Ungkapan itu langsung mendapat sorotan dari Pengamat Komunikasi Politik dari Universitas Esa Unggul Jakarta M Jamiluddin Ritonga yang menyebut sangat tak pantas diucapkan oleh seorang Tenaga Ahli Utama KSP. Idealnya, lanjut Jamiludin, Mochtar Ngabalin merepresentasikan sosok presiden yang santun dalam bertutur kata, sabar, dan tidak meledak-ledak.

“Tipikal seperti itu bukan cerminan Presiden Jokowi. Karena itu, penempatan Mochtar Ngabalin sebagai tenaga ahli utama sungguh tidak tepat,” tandas Jamiluddin kepada Kastara.ID di Jakarta, Kamis (15/10).

Jamiluddin juga menyoroti kehadiran Mochtar Ngabalin di KSP justru menjadi beban, bukan problem solver bagi Presiden Jokowi. “Tipikal Presiden Jokowi bertolak belakang dengan tipikal Mochtar Ngabalin,” ungkap pengajar Metode Penelitian Komunikasi ini.

Menurutnya, ungkapan peserta unjuk rasa sebagai sampah demokrasi tidak sejalan dengan paham demokrasi. Sebab, unjuk rasa atau demonstrasi bukan perbuatan tercelah. Unjuk rasa sebagai salah satu sarana untuk menyampaikan pendapat yang dibenarkan dalam demokrasi.
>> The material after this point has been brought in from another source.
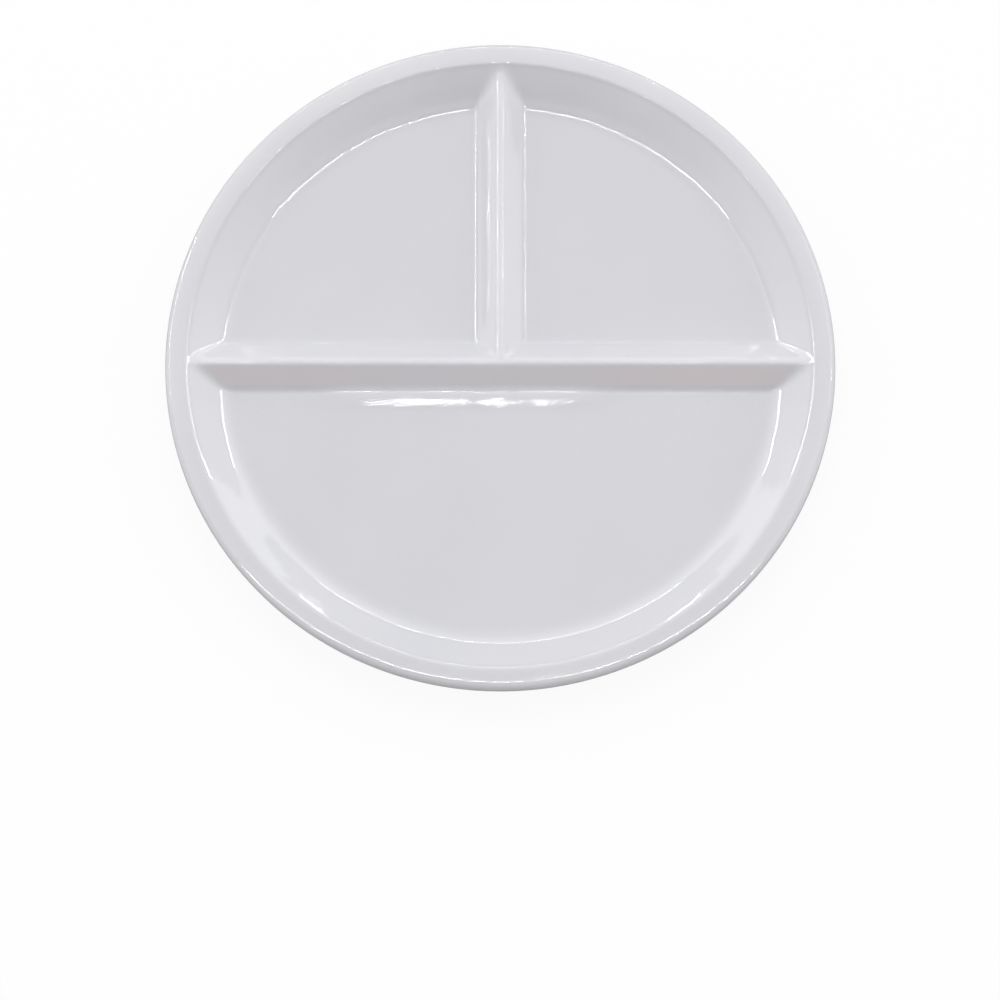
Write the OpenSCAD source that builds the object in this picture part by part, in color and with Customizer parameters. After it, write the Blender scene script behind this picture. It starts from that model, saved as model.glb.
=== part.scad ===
// Round plate with three compartments: a half and two quarters.
// One fired clay body, and the glaze fused over all of it but its standing face.
// Frame: the plate stands on z = 0, centred on the Z axis. The cross divider runs
// beside the X axis, the stem divider along +Y, and the large compartment lies towards -Y.

/* [Plate] */
// Diameter over the widest circle of the rim
plate_d = 254; // [220:1:290]
// Height from the table to the crest of the rim
plate_h = 19.8; // [18.5:0.1:22]
// Height of the compartment floors above the table
floor_h = 10.8; // [9.5:0.1:11.5]
// Thickness of the floor, glaze included
floor_t = 5; // [4:0.1:6]

/* [Wall and rim] */
// Slope of the inner wall above the horizontal
wall_angle = 32; // [29:0.5:38]
// Radius of the hollow between floor and wall
wall_fillet = 15; // [8:0.5:20]
// Width of the rim, from its crest out to the widest circle
rim_w = 7; // [5:0.1:9]
// Fall of the top of the rim, outwards
rim_fall = 7; // [3:0.5:12]
// Radius of the crest between wall and rim
crest_r = 3; // [1.5:0.1:4]
// Height of the upright edge of the rim, before it is rounded
lip_t = 4; // [3:0.1:5]
// Radius of the upper edge of the lip
lip_top_r = 2.1; // [0.8:0.1:2.4]
// Radius of the lower edge of the lip
lip_low_r = 1.2; // [0.5:0.1:1.6]
// Depth of the ledge under the lip
ledge_w = 3; // [2:0.1:5]
// Radius of the hollow between the ledge and the outer flank
ledge_r = 2.5; // [1:0.1:4]

/* [Flank and foot] */
// Distance from the widest circle in to the turn of the outer flank
flank_in = 11.2; // [8:0.1:16]
// Height of that turn
flank_h = 7.6; // [6:0.1:9]
// Radius of that turn
flank_r = 16; // [4:1:24]
// Distance from the widest circle in to the foot
foot_in = 26; // [22:0.5:34]
// Width of the standing face
foot_w = 8; // [5:0.5:12]
// Slope of the inner side of the foot
foot_angle = 65; // [45:1:80]
// Radius of the edges of the standing face
foot_edge_r = 1.5; // [0.5:0.1:2.5]
// Radius of the hollow between the foot and the underside
foot_fillet = 3; // [1:0.5:5]

/* [Dividers] */
// Distance from the middle of the plate back to the crest of the cross divider
cross_y = 1.5; // [0:0.1:3]
// Height of the divider crests above the floor
divider_h = 7.3; // [5:0.1:8.5]
// Slope of the divider sides
divider_angle = 42; // [38:0.5:50]
// Radius of the divider crests
divider_crest_r = 3; // [1.5:0.1:4]
// Radius of the hollow between floor and divider
divider_fillet = 5; // [3:0.5:9]
// Thickness of the clay that is folded up into a divider
divider_t = 5; // [4:0.1:6]
// Radius along the top of the channel under a divider
channel_top_r = 2; // [0.8:0.1:2.6]

/* [Glaze] */
// Thickness of the glaze
glaze_t = 0.3; // [0.2:0.05:0.5]
// Height of the line where the glaze stops, above the standing face
glaze_line = 1; // [0.6:0.1:1.5]

/* [Hidden] */
$fn = 96;
// Share of a side that one rounding may take up
fillet_share = 0.48;
// Turn of one step round an arc
arc_step = 6.5;
// Overrun of every cut, and depth to which a divider is sunk in floor and wall
overrun = 2;
plate_r = plate_d / 2;
crest_ring_r = plate_r - rim_w;
foot_r = plate_r - foot_in;
recess_h = floor_h - floor_t;

// Unit vector at an angle, and the vector a quarter turn to the right of another
function unit(angle) = [cos(angle), sin(angle)];
function right_of(v) = [v.y, -v.x];
function turn(a, b) = atan2(cross(a, b), a * b);

// Corner where a rounded edge of radius r would come to a point: the round tops out at
// [x, top], one side climbs to it at the slope up and the other falls at the slope down
function sharp_top(x, top, r, up, down) =
    [x, top - r] + r / cos((up + down) / 2) * unit(90 + (up - down) / 2);

// An outline is a list of corners [x, z, radius] with the clay on its right-hand side
function corner(o, i) = [o[i].x, o[i].y];
function way(o, i) = let (v = corner(o, i + 1) - corner(o, i)) v / norm(v);
function side_length(o, i) = norm(corner(o, i + 1) - corner(o, i));

// Radius at corner i, limited by the sides that meet there
function fitted_r(o, i) =
    let (half = abs(turn(way(o, i - 1), way(o, i))) / 2)
    min(o[i][2], fillet_share * min(side_length(o, i - 1), side_length(o, i)) / tan(half));

// Corner i once the two sides that meet there are moved into the clay, by e1 and e2
function inset_corner(o, i, e1, e2) =
    let (a = right_of(way(o, i - 1)), b = right_of(way(o, i)), c = cross(a, b))
    corner(o, i) + [e1 * b.y - e2 * a.y, e2 * a.x - e1 * b.x] / c;

// Points round corner i
function corner_arc(o, i, e1, e2) =
    let (
        a = way(o, i - 1),
        angle = turn(a, way(o, i)),
        hand = sign(angle),
        r = fitted_r(o, i) + hand * max(e1, e2),
        steps = ceil(abs(angle) / arc_step),
        start = inset_corner(o, i, e1, e2) - a * r * tan(abs(angle) / 2),
        spoke = right_of(a) * hand * r
    )
    [for (k = [0 : steps])
        let (t = angle * k / steps)
        start - spoke + [cos(t) * spoke.x - sin(t) * spoke.y,
                         sin(t) * spoke.x + cos(t) * spoke.y]];

// Points of a whole outline, each side moved into the clay by its own inset
function rounded(o, insets) =
    let (last = len(o) - 1)
    concat(
        [corner(o, 0) + insets[0] * right_of(way(o, 0))],
        [for (i = [1 : last - 1]) each corner_arc(o, i, insets[i - 1], insets[i])],
        [corner(o, last) + insets[last - 1] * right_of(way(o, last - 1))]
    );
function even(o, e) = [for (i = [1 : len(o) - 1]) e];

// Half section of the bowl: floor, wall, rim, lip, ledge, flank, foot and underside
rim_corner = sharp_top(crest_ring_r, plate_h, crest_r, wall_angle, rim_fall);
wall_foot_r = rim_corner.x - (rim_corner.y - floor_h) / tan(wall_angle);
lip_top_h = rim_corner.y - (plate_r - rim_corner.x) * tan(rim_fall);
lip_low_h = lip_top_h - lip_t;
foot_inner_r = foot_r - foot_w;
BOWL = [
    [0, floor_h, 0],
    [wall_foot_r, floor_h, wall_fillet],
    [rim_corner.x, rim_corner.y, crest_r],
    [plate_r, lip_top_h, lip_top_r],
    [plate_r, lip_low_h, lip_low_r],
    [plate_r - ledge_w, lip_low_h, ledge_r],
    [plate_r - flank_in, flank_h, flank_r],
    [foot_r, 0, foot_edge_r],
    [foot_inner_r, 0, foot_edge_r],
    [foot_inner_r - recess_h / tan(foot_angle), recess_h, foot_fillet],
    [0, recess_h, 0]
];
// The side of the outline that is the standing face
standing_side = 7;

// Section of a divider, standing on the floor
divider_top = sharp_top(0, floor_h + divider_h, divider_crest_r,
                        divider_angle, divider_angle);
divider_half = (divider_top.y - floor_h) / tan(divider_angle);
divider_reach = divider_half + divider_fillet;
DIVIDER = [
    [-divider_reach, floor_h, 0],
    [-divider_half, floor_h, divider_fillet],
    [0, divider_top.y, divider_crest_r],
    [divider_half, floor_h, divider_fillet],
    [divider_reach, floor_h, 0]
];

// Section of the channel under a divider, which keeps the clay of the divider even. It
// runs out through the foot and the flank, so that the divider of a plate below fits in
channel_top_h = divider_top.y - divider_t / cos(divider_angle);
channel_half = channel_top_h / tan(divider_angle);
CHANNEL = [
    [channel_half, 0, 0],
    [0, channel_top_h, channel_top_r],
    [-channel_half, 0, 0]
];

module bowl(e, e_foot) {
    insets = [for (i = [0 : len(BOWL) - 2]) i == standing_side ? e_foot : e];
    rotate_extrude() polygon(rounded(BOWL, insets));
}

// Space in which the dividers lie: it ends inside the clay of the floor and the wall
module divider_space(e) {
    low = floor_h - e - overrun;
    rotate_extrude() polygon([
        [0, low],
        [wall_foot_r + overrun, low],
        [rim_corner.x, rim_corner.y - overrun],
        [rim_corner.x, plate_h],
        [0, plate_h]
    ]);
}

// Bar along +X from the middle of the plate, or along both ways, with the given section
module bar(points, both) {
    start = both ? -plate_r : 0;
    translate([start, 0, 0])
        rotate([90, 0, 90])
            linear_extrude(plate_r - start) polygon(points);
}

module divider_bar(e, both) {
    top = rounded(DIVIDER, even(DIVIDER, e));
    low = floor_h - e - overrun;
    bar(concat(top, [[divider_reach, low], [-divider_reach, low]]), both);
}

module channel_bar(e, both) {
    roof = rounded(CHANNEL, even(CHANNEL, e));
    bar(concat(roof, [[roof[len(roof) - 1].x, -overrun], [roof[0].x, -overrun]]), both);
}

// The whole plate, its faces moved into the clay by e, and at the standing face by e_foot
module plate_form(e, e_foot) {
    difference() {
        union() {
            bowl(e, e_foot);
            intersection() {
                translate([0, cross_y, 0]) union() {
                    divider_bar(e, true);
                    rotate([0, 0, 90]) divider_bar(e, false);
                }
                divider_space(e);
            }
        }
        translate([0, cross_y, 0]) {
            channel_bar(e, true);
            rotate([0, 0, 90]) channel_bar(e, false);
        }
    }
}

module plate_body() {
    color("gainsboro") plate_form(glaze_t, 0);
}

module glaze() {
    color("white") difference() {
        plate_form(0, 0);
        plate_form(glaze_t, 0);
        translate([-plate_r, -plate_r, -overrun])
            cube([plate_d, plate_d, overrun + glaze_line]);
    }
}

plate_body();
glaze();
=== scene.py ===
"""Looks of the divided compartment plate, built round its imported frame.

The plate stands on z = 0, centred on the Z axis. The cross divider runs along X, 1.5 mm from
the middle towards +Y, the stem divider runs from it along +Y, and the large compartment lies
towards -Y. The plate's lengths are in millimetres until a mesh is written, which is in metres
as the frame is. Floor, lamps and camera are given in metres.
"""

import math
import random

import bmesh
import bpy
import numpy as np
from mathutils import Matrix, Vector


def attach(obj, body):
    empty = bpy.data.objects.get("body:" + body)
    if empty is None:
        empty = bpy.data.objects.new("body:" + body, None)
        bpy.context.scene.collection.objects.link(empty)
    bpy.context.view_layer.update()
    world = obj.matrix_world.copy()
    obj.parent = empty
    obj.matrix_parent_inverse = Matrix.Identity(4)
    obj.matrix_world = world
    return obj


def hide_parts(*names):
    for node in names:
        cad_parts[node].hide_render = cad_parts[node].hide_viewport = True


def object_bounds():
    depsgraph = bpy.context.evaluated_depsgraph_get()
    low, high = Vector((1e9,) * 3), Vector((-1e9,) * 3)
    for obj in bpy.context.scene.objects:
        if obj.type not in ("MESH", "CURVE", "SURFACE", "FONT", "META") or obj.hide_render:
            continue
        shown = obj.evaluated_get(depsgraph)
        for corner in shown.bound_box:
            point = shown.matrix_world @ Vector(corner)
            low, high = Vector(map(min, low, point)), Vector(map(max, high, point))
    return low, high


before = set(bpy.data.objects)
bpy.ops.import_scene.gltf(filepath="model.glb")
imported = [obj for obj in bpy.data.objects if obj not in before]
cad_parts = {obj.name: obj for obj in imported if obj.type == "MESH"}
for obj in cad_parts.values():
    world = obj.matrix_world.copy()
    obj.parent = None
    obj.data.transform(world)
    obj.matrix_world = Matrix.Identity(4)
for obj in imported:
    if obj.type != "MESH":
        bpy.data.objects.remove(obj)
cad_box = [list(corner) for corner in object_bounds()]

MM = 0.001
SEED = 7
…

“Unjuk rasa juga hak demokrasi setiap warga negara Indonesia yang dijamin dalam UUD. Tiap warga negara punya hak bicara, termasuk melalui demonstrasi,” imbuh mantan Dekan FIKOM IISIP Jakarta 1996-1999 ini.

Jadi, lanjut Jamiluddin, siapa pun tak boleh melarang dan menghina orang yang demonstrasi. Mochtar Ngabalin seharusnya paham tentang hal itu.

“Karena itu, sepantasnya Mochtar Ngabalin meminta maaf secara terbuka kepada pedemo. Karena ucapannya itu sudah menghina pedemo yang menggunakan hak demokrasinya,” pungkas penulis buku Tipologi Pesan Persuasif tersebut. (jie)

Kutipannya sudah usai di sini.